- _Extracted material_
** START **

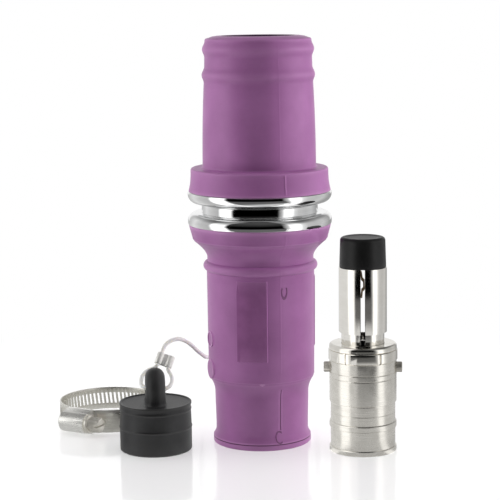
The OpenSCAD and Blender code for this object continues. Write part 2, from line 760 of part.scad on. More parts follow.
module stem_sleeve() {
    color(steel) at_adapter() difference() {
        union() {
            translate([0, 0, sleeve_z]) cylinder(r = stem_sleeve_r, h = cap_z - sleeve_z);
            translate([0, 0, cap_z - 1]) cylinder(r = sleeve_collar_r, h = sleeve_collar_l + 1);
        }
        translate([0, 0, sleeve_z - 1]) cylinder(r = stem_r, h = cap_z - sleeve_z + 2 * cap_cover);
        translate([-slot_w / 2, -stem_d, sleeve_z - 1])
            cube([slot_w, 2 * stem_d, cap_z - sleeve_z + 1]);
    }
}

module stem_cap() {
    cap_round = 2;
    dish = 0.3;
    color(black) at_adapter() rotate_extrude() polygon(concat(
        [[sleeve_collar_r, cap_z], [cap_d / 2 - 0.3, cap_z], [cap_d / 2, cap_z + 0.4]],
        arc(cap_top_d / 2 - cap_round, cap_z + cap_h - cap_round, cap_round, 2, 90, 6),
        [[cap_top_d / 2 - 3.2, cap_z + cap_h - dish], [0, cap_z + cap_h - dish],
            [0, tube_top], [stem_r, tube_top], [stem_r, cap_z + sleeve_collar_l],
            [sleeve_collar_r, cap_z + sleeve_collar_l]]
    ));
}

// Both sides of a bent strip of thickness t along the points p.
function strip(p, t) =
    let (n = len(p) - 1, d = directions(p),
        side = [for (i = [0:n]) [-d[i][1], d[i][0]] * t / 2])
    concat([for (i = [0:n]) p[i] + side[i]], [for (i = [n:-1:0]) p[i] - side[i]]);

module stem_leaf() {
    leaf_top = cap_z + cap_cover - 0.5;
    leaf_points = [
        [-4.4, tube_top - leaf_top], [-4.4, 0], [-3.6, -3.4], [-1, -6], [-0.5, -9.6],
        [0.6, -10.8], [0.7, -15.2], [-0.4, -16.4], [-0.8, -20.3]
    ];
    color(black) at_adapter() translate([0, leaf_w / 2, leaf_top]) rotate([90, 0, 0])
        linear_extrude(leaf_w) polygon(strip(leaf_points, leaf_t));
}

module stem_foot() {
    color(steel) at_adapter() {
        translate([0, 0, foot_z]) cylinder(d = foot_d, h = foot_t);
        translate([0, 0, tube_z - eps]) cylinder(r = tube_in_r, h = plug_l);
    }
}

module foot_seal() {
    color(black) at_adapter() translate([0, 0, tube_z]) difference() {
        cylinder(d = foot_d - 0.4, h = foot_seal_t);
        translate([0, 0, -1]) cylinder(r = stem_r, h = foot_seal_t + 2);
    }
}

// Points along a coil: radius r, from z0 to z1, in the given number of turns.
function coil(r, z0, z1, turns, rings) =
    let (n = ceil(turns * rings))
    [for (i = [0:n]) [r * cos(360 * turns * i / n), r * sin(360 * turns * i / n),
        z0 + (z1 - z0) * i / n]];

// Least gap of a coil to its own next turn, measured on its points.
function coil_gap(p, rings, wire) =
    min([for (i = [0:len(p) - 1 - rings]) norm(p[i + rings] - p[i]) - wire]);

spring_line_r = (spring_d - spring_wire) / 2;
spring_points = coil(spring_line_r, ledge_z + spring_wire / 2 + 0.05,
    foot_z - spring_wire / 2 - 0.05, spring_turns, 16);
echo(return_spring_gap = coil_gap(spring_points, 16, spring_wire));

module return_spring() {
    color(steel) at_adapter() tube(spring_points, spring_wire / 2, 6, [1, 0, 0],
        spring_points[1] - spring_points[0], [0, spring_line_r, 0]);
}

// ---- stopper ----

lug_r = lug_l / 2;
lug_mid_z = stopper_h + lug_h - lug_r;
hole_y = -1.5;

module at_stopper() {
    translate([stopper_x, stopper_y, 0]) rotate([0, 0, stopper_turn]) children();
}

module stopper() {
    body_r = stopper_d / 2;
    top_lip = 0.5;
    rib_z = stopper_h / 2;
    leg_y = lug_r - lug_t / 2;
    rib_top_z = stopper_h - 3.6;
    color(black) at_stopper() difference() {
        union() {
            rotate_extrude() polygon(concat(
                [[0, 0]],
                arc(body_r - stopper_round, stopper_round, stopper_round, -90, 0, 5),
                [for (z = heights(rib_z - rib_l / 2, rib_z + rib_l / 2, 6))
                    [body_r + rib_h * bump(z, rib_z, rib_l), z]],
                [for (z = heights(rib_top_z - rib_l / 2, rib_top_z + rib_l / 2, 6))
                    [body_r - 0.3 + rib_h * bump(z, rib_top_z, rib_l), z]],
                [[body_r - 0.3, stopper_h - 1.4], [body_r, stopper_h - 0.8],
                    [body_r, stopper_h + top_lip], [body_r - 0.8, stopper_h + top_lip],
                    [body_r - 1.4, stopper_h], [0, stopper_h]]
            ));
            translate([0, 0, lug_mid_z]) rotate([0, -90, 0]) rotate([0, 0, -90])
                rotate_extrude(angle = 180, $fn = 64)
                    translate([leg_y, 0]) circle(d = lug_t, $fn = 48);
            for (y = [-leg_y, leg_y]) translate([0, y, stopper_h - 1])
                cylinder(d = lug_t, h = lug_mid_z - stopper_h + 1, $fn = 48);
            translate([-lug_t / 2, -leg_y, stopper_h - 1])
                cube([lug_t, 2 * leg_y, lug_mid_z - stopper_h + 1]);
            translate([-lug_t / 2, 0, lug_mid_z]) rotate([0, 90, 0])
                cylinder(r = leg_y, h = lug_t, $fn = 64);
        }
        translate([-lug_t, hole_y, lug_mid_z]) rotate([0, 90, 0])
            cylinder(d = lug_hole_d, h = 2 * lug_t, $fn = 48);
        translate([0, 0, -1]) cylinder(d = recess_d, h = recess_h + 1);
    }
}

// ---- hose clamp ----

band_r = band_d / 2;
band_in_r = band_r - band_t;
layer_r = band_r + band_t;
band_z = housing_lip;
clamp_mid_z = housing_lip + band_w / 2;
worm_r = worm_d / 2;
worm_gap = 0.15;
screw_u = layer_r + worm_gap + worm_r;
slot_step = slot_pitch / band_r * 180 / PI;
front_wall = 1.5;
rear_wall = 2.4;
rear_cover = 0.6;
neck_journal_r = 2.6;
rear_journal_r = 1.8;

module at_clamp() {
    translate([clamp_x, clamp_y, 0]) rotate([0, 0, clamp_turn]) children();
}

// A stretch of a ring from angle a0 to a1, between radii r0 and r1.
module band_arc(r0, r1, z, h, a0, a1) {
    translate([0, 0, z]) rotate([0, 0, a0]) rotate_extrude(angle = a1 - a0)
        translate([r0, 0]) square([r1 - r0, h]);
}

// The band starts beside the housing's base, runs round and passes over the base under the
// worm. Angles are from the housing.
base_l = housing_l - 5;
base_a = asin(base_l / 2 / band_in_r);
layer_a = -24;
free_end_a = 19;
slots_hidden = [for (i = [-1:1]) i * slot_step];
slots_open = [for (i = [1:100]) let (a = 95 + i * slot_step) if (a < 322) a];

module clamp_band() {
    start_a = base_a + 0.3;
    color(steel) at_clamp() difference() {
        union() {
            band_arc(band_in_r, band_r, band_z, band_w, start_a, 360 - start_a);
            band_arc(band_r + band_gap, layer_r, band_z, band_w, layer_a, free_end_a);
            band_arc(band_r - band_t / 2, layer_r - band_t / 2, band_z, band_w, layer_a + 0.5,
                layer_a + 4);
        }
        for (a = concat(slots_hidden, slots_open)) rotate([0, 0, a])
            translate([band_r, 0, clamp_mid_z]) rotate([-worm_slot_slant, 0, 0])
                cube([4 * band_t, worm_slot_w, worm_slot_h], center = true);
    }
}

module clamp_housing() {
    height = band_w + 2 * housing_lip;
    channel = worm_r + 0.25;
    shell_r = housing_d / 2;
    side_w = 0.6;
    dome_l = 1.4;
    along = housing_l / 2;
    color(steel) at_clamp() difference() {
        union() {
            difference() {
                union() {
                    translate([0, along, 0]) rotate([90, 0, 0]) linear_extrude(housing_l)
                        polygon([[band_in_r, 0], [band_in_r, height],
                            [layer_r + side_w, height], [screw_u, clamp_mid_z + shell_r],
                            [screw_u, clamp_mid_z - shell_r], [layer_r + side_w, 0]]);
                    translate([screw_u, along, clamp_mid_z]) rotate([90, 0, 0])
                        cylinder(r = shell_r, h = housing_l);
                    translate([screw_u, -along, clamp_mid_z]) rotate([90, 0, 0])
                        cylinder(r1 = shell_r, r2 = shell_r - dome_l, h = dome_l);
                }
                translate([0, 0, -1]) cylinder(r = layer_r + band_gap, h = height + 2, $fn = 128);
            }
            intersection() {
                translate([0, -base_l / 2, 0]) cube([band_d, base_l, height]);
                difference() {
                    cylinder(r = layer_r + 0.2, h = height, $fn = 128);
                    translate([0, 0, -1]) cylinder(r = band_in_r, h = height + 2, $fn = 128);
                }
            }
        }
        band_arc(band_r, layer_r + band_gap, band_z - band_gap, band_w + 2 * band_gap, -60, 60);
        translate([screw_u, along - front_wall, clamp_mid_z]) rotate([90, 0, 0])
            cylinder(r = channel, h = housing_l - front_wall - rear_wall + rear_cover);
        translate([screw_u, along + 1, clamp_mid_z]) rotate([90, 0, 0])
            cylinder(r = neck_journal_r + screw_gap, h = front_wall + 2);
        translate([screw_u, -along + rear_wall, clamp_mid_z]) rotate([90, 0, 0])
            cylinder(r = rear_journal_r + screw_gap, h = rear_wall + 0.2);
    }
}

module clamp_screw() {
    end_play = 0.1;
    worm_l = housing_l - front_wall - rear_wall - 2 * end_play;
    core_r = worm_r - worm_deep;
    along = housing_l / 2;
    flange_y = along + 0.3;
    head_y = flange_y + screw_flange_t;
    hex_r = hex_af / 2 / cos(30);
    threads = floor((worm_l - 2) / slot_pitch);
    root_w = 0.9;
    crest_w = 0.35;
    rear_y = -along + rear_cover + 0.4;
    color(steel) at_clamp() translate([screw_u, 0, clamp_mid_z]) rotate([-90, 0, 0])
        difference() {
            union() {
                translate([0, 0, rear_y]) cylinder(r = rear_journal_r, h = -rear_y);
                translate([0, 0, -along + rear_wall + end_play]) cylinder(r = core_r, h = worm_l);
                cylinder(r = neck_journal_r, h = head_y);
                rotate_extrude() for (i = [-threads / 2:threads / 2])
                    translate([0, i * slot_pitch])
                        polygon([[core_r - 0.5, -root_w], [core_r, -root_w], [worm_r, -crest_w],
                            [worm_r, crest_w], [core_r, root_w], [core_r - 0.5, root_w]]);
                translate([0, 0, flange_y]) cylinder(d = screw_flange_d, h = screw_flange_t);
                intersection() {
                    translate([0, 0, flange_y]) rotate([0, 0, 15])
                        cylinder(r = hex_r, h = screw_flange_t + hex_l, $fn = 6);
                    translate([0, 0, head_y - 1]) rotate_extrude()
                        polygon([[0, 0], [hex_r + 1, 0], [hex_r + 1, hex_l],
                            [hex_af / 2 - 0.3, hex_l + 1], [0, hex_l + 1]]);
                }
            }
            translate([-hex_af, -drive_w / 2, head_y + hex_l - drive_deep])
                cube([2 * hex_af, drive_w, drive_deep + 1]);
        }
}

upper_cuff();
lower_cuff();
upper_flange();
lower_flange();
union_seal();
adapter_tail();
adapter_barrel();
barrel_gasket();
plate_gasket();
lock_ring();
end_plate();
bayonet_pins();
stem_tube();
stem_sleeve();
stem_cap();
stem_leaf();
stem_foot();
foot_seal();
return_spring();
stopper();
tether_loop();
tether_crimp();
tether_cable();
tether_stop();
clamp_band();
clamp_housing();
clamp_screw();
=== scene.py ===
import math
import bmesh
import bpy
from mathutils import Matrix, Vector


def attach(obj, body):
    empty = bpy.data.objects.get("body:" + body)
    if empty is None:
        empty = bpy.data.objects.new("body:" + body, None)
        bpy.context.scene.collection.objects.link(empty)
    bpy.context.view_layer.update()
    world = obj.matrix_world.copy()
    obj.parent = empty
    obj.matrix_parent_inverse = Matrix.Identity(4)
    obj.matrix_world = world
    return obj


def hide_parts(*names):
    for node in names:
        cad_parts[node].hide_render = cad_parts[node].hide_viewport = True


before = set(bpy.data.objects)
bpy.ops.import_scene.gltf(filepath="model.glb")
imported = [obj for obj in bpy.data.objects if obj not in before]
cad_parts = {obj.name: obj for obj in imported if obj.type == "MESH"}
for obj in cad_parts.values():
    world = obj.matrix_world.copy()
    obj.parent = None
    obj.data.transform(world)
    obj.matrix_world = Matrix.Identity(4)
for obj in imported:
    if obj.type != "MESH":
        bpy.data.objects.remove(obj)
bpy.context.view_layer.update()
mm = 0.001


cameraSetup = {
    "place": (-0.00609, -0.98981, 0.26656),
    "tilt": 81.3,  # degrees up from straight down
    "roll": -0.7,
    "lens": 121.68, "sensor": 36,
}


def placeCamera(setup):
    bpy.ops.object.camera_add()
    camera = bpy.context.object
    camera.name = "kitCamera"
    camera.data.sensor_width = setup["sensor"]
    camera.data.lens = setup["lens"]
    camera.matrix_world = (
        Matrix.Translation(setup["place"])
        @ Matrix.Rotation(math.radians(setup["tilt"]), 4, "X")
        @ Matrix.Rotation(math.radians(setup["roll"]), 4, "Z")
    )
    bpy.context.scene.camera = camera


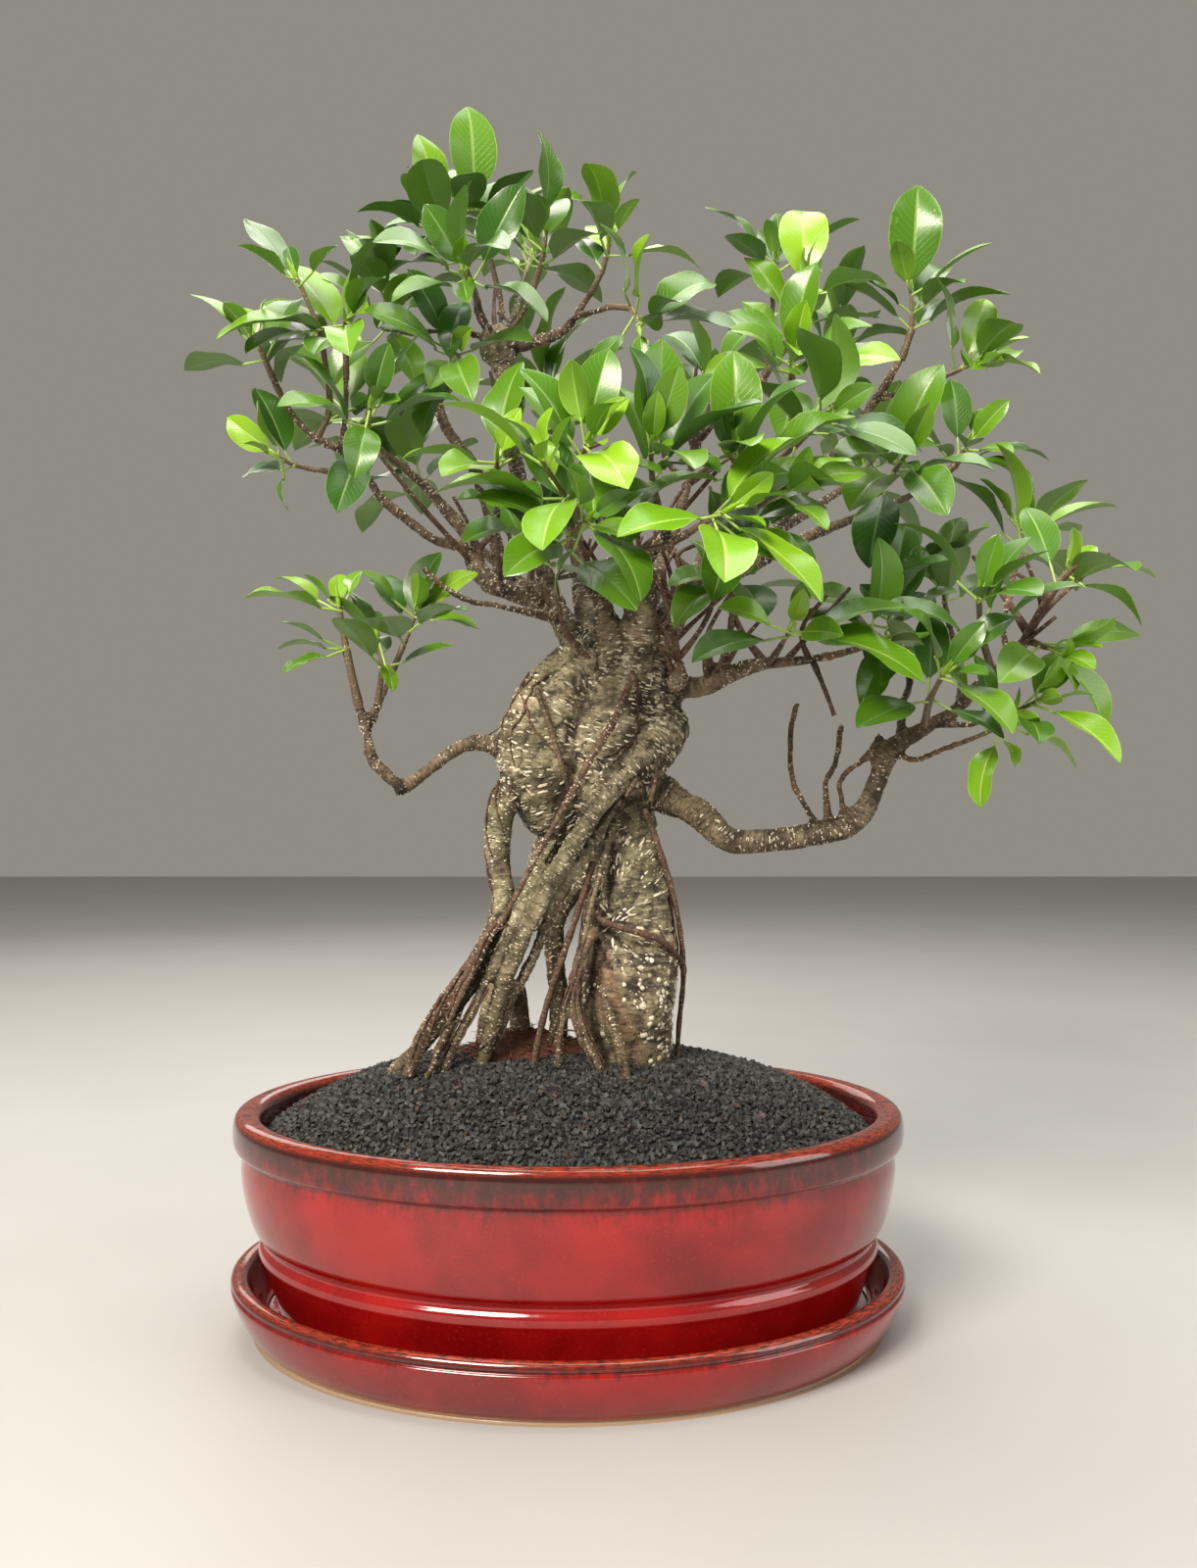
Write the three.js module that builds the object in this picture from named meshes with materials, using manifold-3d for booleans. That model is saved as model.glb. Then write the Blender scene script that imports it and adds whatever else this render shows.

** END **

From the entries above, extract only the lines running from the one containing "obj.matrix_parent_inverse = Matrix.Identity(4)" through the one containing "before = set(bpy.data.objects)", inclusive.

- _The response_
    obj.matrix_parent_inverse = Matrix.Identity(4)
    obj.matrix_world = world
    return obj


def hide_parts(*names):
    for node in names:
        cad_parts[node].hide_render = cad_parts[node].hide_viewport = True


before = set(bpy.data.objects)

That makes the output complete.